The structure of 0xΩ is in part similar to governance models employed by publicly traded companies wherein stockholders can update by-laws and appoint leaders through proxy votes.

This will allow followers to identify, approve and evolve their own sacred texts via a smart contract, blockchain-enabled code that gives users the assurance they're all viewing the same data without a middleman to verify the content.

The blockchain framework will allow belief sets to evolve quickly

"It's a religious framework that could allow for belief sets to update much more quickly and also to democratize the relationship between membership and convergence on what everyone believes in this religion," said Liston, as he introduced the world to 0xΩ.

Collective patronage

Liston's blockchain-based model will also allow collective patronage

Liston's blockchain-based model will also allow collective patronage

Additionally, 0xΩ is also inspired by religious traditions like that of art patronage.

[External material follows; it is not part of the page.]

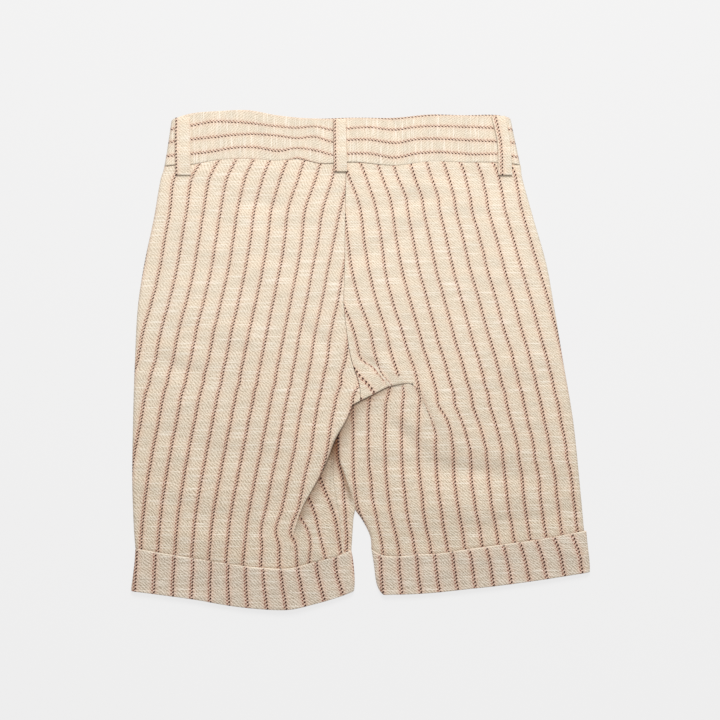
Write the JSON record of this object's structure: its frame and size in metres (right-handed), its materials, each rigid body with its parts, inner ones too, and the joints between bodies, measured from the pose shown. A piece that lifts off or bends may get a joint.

Using blockchain technology, followers of 0xΩ can commission and fund religious artwork, and sanction the construction of religious structures by collectively contributing cryptocurrency to a distributed autonomous organization (DAO) that is programmed to dispense resources when certain criteria are met.

The implications of this, however, aren't limited to 0xΩ.

The blockchain-based model can be used to modify existing religions

"The idea is you can take an existing religion, say Judaism, and you could place the scripture in a blockchain," explained Liston. Doing so would allow the followers of that religion to change its core beliefs, as well as sanction religious artifacts/structures via consensus.

Lasting effect?

The lasting effect of Liston's approach remains to be seen

Although "democratizing religion" isn't exactly a new idea, Liston's approach to it is certainly a novel one, and its implications and effects on the structures of extant religions remains to be seen.

Meanwhile, it's likely that 0xΩ will see an increase in followers in the coming weeks as the online community catches on to one of the most unusual uses of blockchain technology ever.